A General Neural Backbone for Mixed-Integer Linear Optimization via Dual Attention

TL;DR

This work introduces a dual-attention backbone for mixed-integer linear optimization that treats variables and constraints as two interacting element types. By combining intra-type self-attention with inter-type cross-attention, the model overcomes the locality limits of traditional GNNs, enabling global information exchange and deeper representations. Across instance-, element-, and solving-state tasks, the approach consistently outperforms BGNN-based baselines on synthetic benchmarks and real-world MILP libraries, and mechanism analyses reveal stronger long-range dependencies, richer embeddings, and more confident predictions. The results suggest attention-based architectures as a powerful, general foundation for learning-enhanced MILP solvers and potentially other broad COPs.

Abstract

Mixed-integer linear programming (MILP), a widely used modeling framework for combinatorial optimization, are central to many scientific and engineering applications, yet remains computationally challenging at scale. Recent advances in deep learning address this challenge by representing MILP instances as variable-constraint bipartite graphs and applying graph neural networks (GNNs) to extract latent structural patterns and enhance solver efficiency. However, this architecture is inherently limited by the local-oriented mechanism, leading to restricted representation power and hindering neural approaches for MILP. Here we present an attention-driven neural architecture that learns expressive representations beyond the pure graph view. A dual-attention mechanism is designed to perform parallel self- and cross-attention over variables and constraints, enabling global information exchange and deeper representation learning. We apply this general backbone to various downstream tasks at the instance level, element level, and solving state level. Extensive experiments across widely used benchmarks show consistent improvements of our approach over state-of-the-art baselines, highlighting attention-based neural architectures as a powerful foundation for learning-enhanced mixed-integer linear optimization.
Paper Structure (34 sections, 26 equations, 6 figures, 16 tables)

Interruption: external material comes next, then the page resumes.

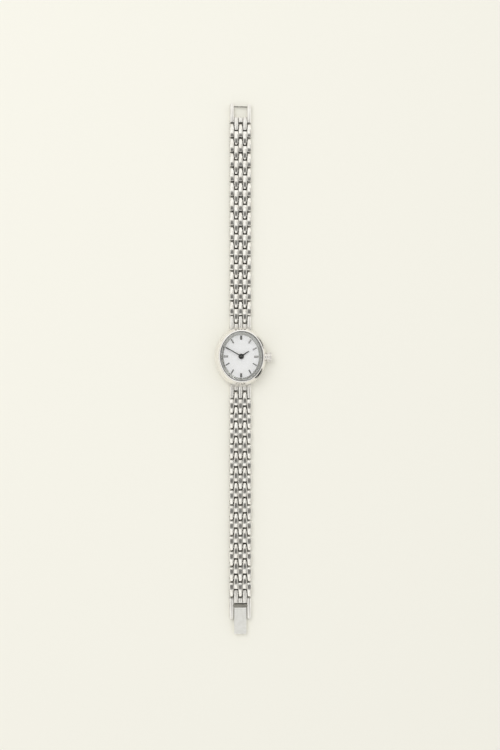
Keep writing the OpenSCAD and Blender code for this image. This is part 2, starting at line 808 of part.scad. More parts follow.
// Circuit board with its chip and the can of its quartz crystal
module circuit_board() {
    board_t = 0.18;
    chip_side = 0.6 * board_l;
    chip_t = 0.35;
    can_r = 0.32;
    can_l = 0.68 * board_l;
    sunk = 0.1;
    color("darkgreen") translate([board_x, board_y, base_z - board_t]) {
        cube([board_w, board_l, board_t]);
        translate([0.12 * board_w, 0.2 * board_l, -chip_t]) cube([chip_side, chip_side, chip_t + sunk]);
        translate([0.76 * board_w, 0.16 * board_l, sunk - can_r])
            rotate([-90, 0, 0]) cylinder(r = can_r, h = can_l);
    }
}

// Winding between two cheeks on a flat core, whose ends lie against the main plate
module motor_coil() {
    cheek = 0.2;
    cheek_side = 2 * coil_r + 0.1;
    coil_z = base_z - core_t / 2;
    color("peru") {
        cross_bar(coil_r, coil_l, coil_y, coil_z);
        translate([-core_l / 2, coil_y - core_w / 2, base_z - core_t]) cube([core_l, core_w, core_t]);
        for (side = [-1, 1])
            translate([side * coil_l / 2 - cheek / 2, coil_y - cheek_side / 2, coil_z - cheek_side / 2])
                cube([cheek, cheek_side, cheek_side]);
    }
}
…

This paper contains 34 sections, 26 equations, 6 figures, 16 tables.

Figures (6)

  • Figure 1: Overview of the proposed attention-driven architecture.
  • Figure 2: Model Architecture and applications in downstream tasks. (a) The dual-attention mechanism (middle panel) consists of two intra-type self-attention modules (left panel) and two inter-type cross-attention modules (right panel) that work collectively in parallel to extract variable and constraint embeddings. (b) Applying our model to three distinct tasks on instance level (predicting instance feasibility and optimal objective value), element level (predicting values of binary variables), and solving state level (predicting the variable to branch at each B&B node).
  • Figure 3: Average Primal Gap (PG) of each method as a function of solving time. Each panel visualizes the solving process of a dataset. The black solid line is Gurobi, while other solid and dashed lines correspond to our attention-driven architecture and the BGNN baseline, respectively, combined with two predict-and-search frameworks (PaS and Apollo). Using our model achieves consistently smaller PG and faster convergence across all problems, indicating improved optimization efficiency and better integration with Gurobi.
  • Figure 4: Comparison of the performance in extracting deep representations. (a) and (e) depict the normalized embedding values of the BGNN and our model at the 1st and 5th layer. (b) and (f) depict the t-SNE visualization of embeddings at the 1st and 5th layer of BGNN and our model. (c) and (g) depict the decay of gradients in the BGNN and our model as the network deepens. (d) and (h) depict the mean Macro-F1 score with standard deviation of training BGNN and our model five times under different numbers of layers.
  • Figure 5: Analysis of long-range dependency modeling in BGNN and our attention-based architecture. Gradient-based attribution is used to quantify the influence strength between a target variable and other nodes at different distances. Panels (a) and (b) show average variable-to-variable influence for BGNN and our model, while panels (c) and (d) show average variable-to-constraint influence. BGNN exhibits rapidly diminishing influence with increasing distance, while the attention-based model maintains non-negligible influence across farther hops. Insets report the cumulative influence contributed by nodes within and beyond three hops.